User Chore Detail

It’s understandable if you assume that User Stories that are already in place have sincere adoption from users, customers, and stakeholders. No one builds grudging compliance into the Customer Experience, right? But of course this is not reality. The inverse of a User Story is a User Chore, and of course these negative experiences exist. The Elegance methodology shines a spotlight on these to facilitate transparency, prioritize, and improve the User Experience.

The sentence structure for a user chore is …

userchore1.png

Examples

  • As a coffee shop barista, I shouldn’t have to provide Technical Support to customers who cannot seem to access the internet. Instead, a designated employee should perform this. Avoiding this helps me to stay focused on making beverages.
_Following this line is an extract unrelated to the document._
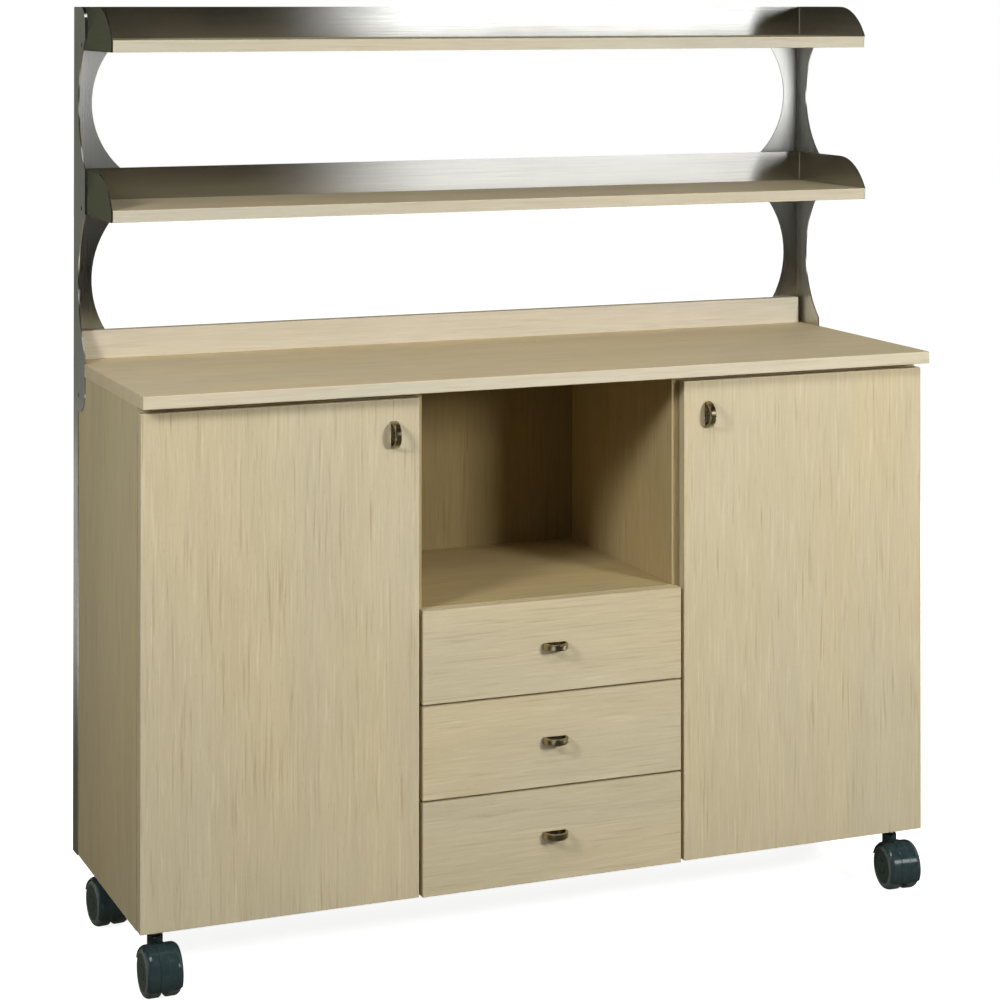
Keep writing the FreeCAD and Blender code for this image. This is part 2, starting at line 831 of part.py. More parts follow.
def door(side, sign):
    """An overlay door, bored for its two hinge cups."""
    slab = block(f"{side}_slab", (door_inner_edge * sign, door_edge * sign), (door_face, door_back),
                 (underside, door_top))
    cup_radius = S.cup_radius + S.cup_clearance
    bores = [
        rod(f"{side}_cup_bore_{count}", (hinge_x(sign, cup_middle()), door_back, height), "-Y", cup_radius,
            S.cup_depth)
        for count, height in enumerate(hinge_heights)
    ]
    node(f"door_{side}", cut(f"{side}_slab_bored", slab, bores))
    node(f"hinge_cups_{side}", together(f"{side}_cups", [
        hinge_cup(f"{side}_cup_{count}", sign, height) for count, height in enumerate(hinge_heights)]))
    node(f"hinge_pins_{side}", together(f"{side}_pins", [
        hinge_pin(f"{side}_pin_{count}", sign, height) for count, height in enumerate(hinge_heights)]))
    pull_x = (door_inner_edge + S.door_pull_from_edge) * sign
    node(f"door_pull_{side}", pull(f"{side}_bow", pull_x, door_top - S.door_pull_from_top, "upright"))


def doors():
    arms = []
    for side, sign in SIDES.items():
        door(side, sign)
        for count, height in enumerate(hinge_heights):
            arms.append(hinge_arm(f"{side}_arm_{count}", sign, height))
    node("hinge_arms", together("arm_set", arms))


def pull(name, x, z, way):
    """A bow pull: a strap bent to a half circle that stands on two short feet."""
    body = new_body(name)
    along, role = (z, "YZ_Plane") if way == "upright" else (x, "XY_Plane")
    across = x if way == "upright" else z
    spring = door_face - S.pull_foot
    outer = S.pull_radius
    inner = outer - S.pull_strap
    corners = [
        (door_face, along - outer), (spring, along - outer), (spring - outer, along, -outer),
        (spring, along + outer, -outer), (door_face, along + outer), (door_face, along + inner),
        (spring, along + inner), (spring - inner, along, inner), (spring, along - inner, inner),
        (door_face, along - inner),
    ]
    if way == "level":
        corners = [(corner[1], corner[0], *(-bend for bend in corner[2:])) for corner in corners]
    pad(body, outline(body, role, corners, across - S.pull_width / 2), S.pull_width)
    rounded(body, S.pull_edge_round,
            lambda edge: isinstance(edge.Curve, Part.Circle)
            and abs(edge.Curve.Radius - outer.value) < 0.01)
    return body


# Drawers

def drawer(label, base):
    """A drawer that hangs on two battens, which run in grooves in its sides."""
    front_half = niche_half + S.drawer_overlap
    node(f"drawer_front_{label}", block(f"{label}_front", (-front_half, front_half),
                                        (door_face, door_back), (base, base + S.drawer_front_height)))
    box_half = niche_half - S.drawer_side_gap
    box_y = (door_back, back_front - S.drawer_back_gap)
    low = base + S.drawer_rise
    box_z = (low, low + S.drawer_side_height)
    runner_z = low + S.drawer_side_height / 2
    groove_half = S.runner_height / 2 + S.runner_clearance
    groove_front = carcass_front + S.runner_setback - S.drawer_side_gap
    over = S.cutter_overrun
    boards = []
    for side, sign in SIDES.items():
        board_x = (box_half * sign, (box_half - S.drawer_board) * sign)
        board = block(f"{label}_side_{side}", board_x, box_y, box_z)
        groove_x = ((box_half + over) * sign, (box_half - S.runner_thickness) * sign)
        groove = block(f"{label}_groove_{side}", groove_x, (groove_front, box_y[1] + over),
                       (runner_z - groove_half, runner_z + groove_half))
        boards.append(cut(f"{label}_side_{side}_grooved", board, [groove]))
    between = (-(box_half - S.drawer_board), box_half - S.drawer_board)
    boards.append(block(f"{label}_inner_front", between, (door_back, door_back + S.drawer_board), box_z))
    boards.append(block(f"{label}_inner_back", between, (box_y[1] - S.drawer_board, box_y[1]), box_z))
    node(f"drawer_box_{label}", together(f"{label}_boards", boards))
    node(f"drawer_bottom_{label}", block(f"{label}_floor", (-box_half, box_half), box_y,
                                         (low - S.drawer_bottom, low)))
    pull_z = base + S.drawer_front_height / 2
    node(f"drawer_pull_{label}", pull(f"{label}_bow", as_size(0), pull_z, "level"))
    runner_y = (carcass_front + S.runner_setback, back_front - S.runner_end_gap)
    batten_z = (runner_z - S.runner_height / 2, runner_z + S.runner_height / 2)
    return [
        block(f"{label}_runner_{side}", (niche_half * sign, (niche_half - S.runner_thickness) * sign),
              runner_y, batten_z)
        for side, sign in SIDES.items()
    ]


def drawers():
    runners = []
    for count, label in enumerate(DRAWERS):
        runners += drawer(label, drawers_bottom + drawer_pitch * count)
    node("drawer_runners", together("runner_set", runners))


# Castors

def turned(body, x, y, turn):
    """Stand a castor piece at its stem and turn it about the stem."""
    upright_axis = FreeCAD.Vector(0, 0, 1)
    body.Placement = FreeCAD.Placement(FreeCAD.Vector(), FreeCAD.Rotation(upright_axis, turn.value))
    bind(body, "Placement.Rotation.Angle", turn)
    bind(body, "Placement.Base.x", x)
    bind(body, "Placement.Base.y", y)
    return body


def castor_stem(name, x, y):
    """The fixed stem: a spigot in the cabinet, a visible collar and a pin in the housing."""
    collar_length = S.castor_height - S.castor_top - S.swivel_gap
    spigot = rod(f"{name}_spigot", (x, y, underside), "+Z", S.stem_radius, S.board)
    collar = rod(f"{name}_collar", (x, y, underside), "-Z", S.stem_collar_radius, collar_length)
    pin = rod(f"{name}_pin", (x, y, underside - collar_length), "-Z", S.pivot_pin_radius,
              S.pivot_pin_length + S.swivel_gap)
    return joined(name, [spigot, collar, pin])


def castor_housing(name):
    """The hood over both wheels, the web between them and the boss that takes the stem."""
    body = new_body(name)
    axle_y = -S.castor_trail
    axle_z = S.wheel_radius
    half_web = S.castor_web / 2
    inner = S.wheel_radius + S.hood_gap
    shoulder = inner + S.hood_thickness - S.hood_crown
    half = half_web + S.wheel_gap + S.wheel_width
    crown_radius = (half * half + S.hood_crown * S.hood_crown) / (S.hood_crown * 2)
    hood = [
        (-half_web, half_web), (-half_web, inner), (-half, inner), (-half, shoulder),
        (half, shoulder, -crown_radius), (half, inner), (half_web, inner), (half_web, half_web),
    ]
    revolved(body, outline(body, "XZ_Plane", hood, S.castor_trail, axle_z), S.hood_front_sweep,
             S.hood_back_sweep)
    pad(body, ring(body, "YZ_Plane", axle_y, axle_z, S.web_hub_radius, -half_web), S.castor_web)
    pad(body, ring(body, "XY_Plane", 0, 0, S.boss_radius, S.castor_top - S.boss_height), S.boss_height)
    top, boss = S.castor_top.value, S.boss_radius.value
    rounded(body, S.boss_round,
            lambda edge: isinstance(edge.Curve, Part.Circle) and abs(edge.Curve.Radius - boss) < 0.01
            and abs(edge.Curve.Center.z - top) < 0.01)
    over = S.cutter_overrun
    for start in (half_web, -(half + over)):
        pocket(body, ring(body, "YZ_Plane", axle_y, axle_z, inner, start), half - half_web + over)
    pocket(body, ring(body, "YZ_Plane", axle_y, axle_z, S.axle_radius, -half_web - over),
           S.castor_web + over * 2)
    bore_depth = S.pivot_pin_length + S.swivel_gap
    pocket(body, ring(body, "XY_Plane", 0, 0, S.pivot_pin_radius + S.running_clearance,
                      S.castor_top - bore_depth), bore_depth + over)
    return body


def castor_wheel(name, sign):
    """A wheel turned about its axle, dished on its outer face, with a blind bore."""
    body = new_body(name)
    inner = S.castor_web / 2 + S.wheel_gap
    outer = inner + S.wheel_width
    bore = S.axle_radius + S.running_clearance
    bore_end = S.axle_length / 2 + S.running_clearance * 2
    radius = S.wheel_radius
    rim = radius - S.wheel_rim
    soft = S.tread_round
    section = [
        (inner, bore), (inner, radius - soft), (inner + soft, radius, -soft), (outer - soft, radius),
        (outer, radius - soft, -soft), (outer, rim), (outer - S.wheel_dish, rim - S.wheel_dish),
        (outer - S.wheel_dish, S.wheel_hub_radius + S.wheel_dish), (outer, S.wheel_hub_radius), (outer, 0),
        (bore_end, 0), (bore_end, bore),
    ]
    if sign == LEFT:
        section = [(-corner[0], corner[1], *(-bend for bend in corner[2:])) for corner in section]
    revolved(body, outline(body, "XZ_Plane", section, S.castor_trail, S.wheel_radius))
    return body


def castor_axle(name):
    body = new_body(name)
    drawing = ring(body, "YZ_Plane", -S.castor_trail, S.wheel_radius, S.axle_radius, -S.axle_length / 2)
    pad(body, drawing, S.axle_length)
    return body


def castors():
    stems = []
    for label, (x, y, turn) in castor_places().items():
        stems.append(castor_stem(f"stem_{label}", x, y))
        pieces = {
            f"castor_housing_{label}": castor_housing(f"housing_{label}"),
            f"castor_axle_{label}": castor_axle(f"axle_{label}"),
            f"castor_wheel_{label}_a": castor_wheel(f"wheel_{label}_a", LEFT),
            f"castor_wheel_{label}_b": castor_wheel(f"wheel_{label}_b", RIGHT),
        }
        for piece_label, piece in pieces.items():
            node(piece_label, turned(piece, x, y, turn))
    node("castor_stems", together("stem_set", stems))


carcass()
worktop()
steelwork()
doors()
drawers()
castors()
doc.recompute()

for item in doc.Objects:
    if "Invalid" in item.State or "Error" in item.State:
        raise RuntimeError(f"{item.Name} ({item.Label}) did not compute: {item.State}")
for label, item in nodes.items():
    if item.Shape.isNull() or not item.Shape.isValid():
        raise RuntimeError(f"{label} has no sound shape")

os.makedirs("parts", exist_ok=True)
for label, item in nodes.items():
    item.Shape.exportStep(f"parts/{label}.step")
print(f"{len(nodes)} nodes written")
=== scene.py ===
import json
import math

import bmesh
import bpy
from mathutils import Matrix, Vector

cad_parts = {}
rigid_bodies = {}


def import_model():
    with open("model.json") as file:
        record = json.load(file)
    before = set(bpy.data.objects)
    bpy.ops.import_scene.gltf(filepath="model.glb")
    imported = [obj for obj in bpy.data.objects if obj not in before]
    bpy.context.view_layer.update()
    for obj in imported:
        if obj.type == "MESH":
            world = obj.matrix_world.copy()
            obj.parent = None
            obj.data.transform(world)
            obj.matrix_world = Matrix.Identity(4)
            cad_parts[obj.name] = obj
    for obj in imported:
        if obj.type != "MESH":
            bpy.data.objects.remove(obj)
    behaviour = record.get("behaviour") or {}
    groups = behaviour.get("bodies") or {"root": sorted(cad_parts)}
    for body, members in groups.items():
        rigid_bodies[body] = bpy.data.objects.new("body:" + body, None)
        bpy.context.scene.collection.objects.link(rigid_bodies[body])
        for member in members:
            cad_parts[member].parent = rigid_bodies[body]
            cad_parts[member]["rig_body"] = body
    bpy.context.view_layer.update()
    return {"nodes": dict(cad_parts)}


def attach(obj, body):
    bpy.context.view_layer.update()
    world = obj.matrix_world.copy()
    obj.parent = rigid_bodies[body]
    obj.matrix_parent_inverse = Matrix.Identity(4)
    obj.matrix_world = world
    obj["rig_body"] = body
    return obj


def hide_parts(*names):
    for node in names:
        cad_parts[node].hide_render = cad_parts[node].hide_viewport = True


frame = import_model()
cadNodes = frame["nodes"]
print("frame loaded:", len(cadNodes), "nodes")


# node and colour helpers

def tone(red, green, blue):
    # a screen colour, 0 to 255, as the linear colour that a shader takes
    parts = [channel / 255 for channel in (red, green, blue)]
    return [part / 12.92 if part <= 0.04045 else ((part + 0.055) / 1.055) ** 2.4 for part in parts] + [1.0]


def grey(level):
    return [level] * 3 + [1.0]


def addNode(tree, kind, inputs=None, **settings):
    node = tree.nodes.new(kind)
    for name, value in settings.items():
        setattr(node, name, value)
    for socket, value in (inputs or {}).items():
        if isinstance(value, bpy.types.NodeSocket):
            tree.links.new(value, node.inputs[socket])
        else:
            node.inputs[socket].default_value = value
    return node


def newFinish(name):
    finish = bpy.data.materials.new(name)
    finish.use_nodes = True
    tree = finish.node_tree
    tree.nodes.clear()
    shader = addNode(tree, "ShaderNodeBsdfPrincipled")
    output = addNode(tree, "ShaderNodeOutputMaterial")
    tree.links.new(shader.outputs["BSDF"], output.inputs["Surface"])
    return finish, tree, shader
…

  • As an inventory manager for a car dealership, I shouldn’t have to do the time-consuming work when we receive the wrong vehicles. Instead, the manufacturer and plant should completely take care of this. Avoiding this helps me to stay focused on the cars that should be and ARE on my lot.

User Chores abound in the world and in our business environments. Their existence drains an unacceptable amount of physical, mental, and emotional energy from the value chain. That is why you must formalize these micro Points of Pain as a Future State asset.

User Chore

Boundaries are valuable for all members of the value chain. Smart strategy is knowing how to not spend your time. Saying “no” is a skill. Formalizing, prioritizing, and implementing changes to remove User Chores shows you listen to your customers.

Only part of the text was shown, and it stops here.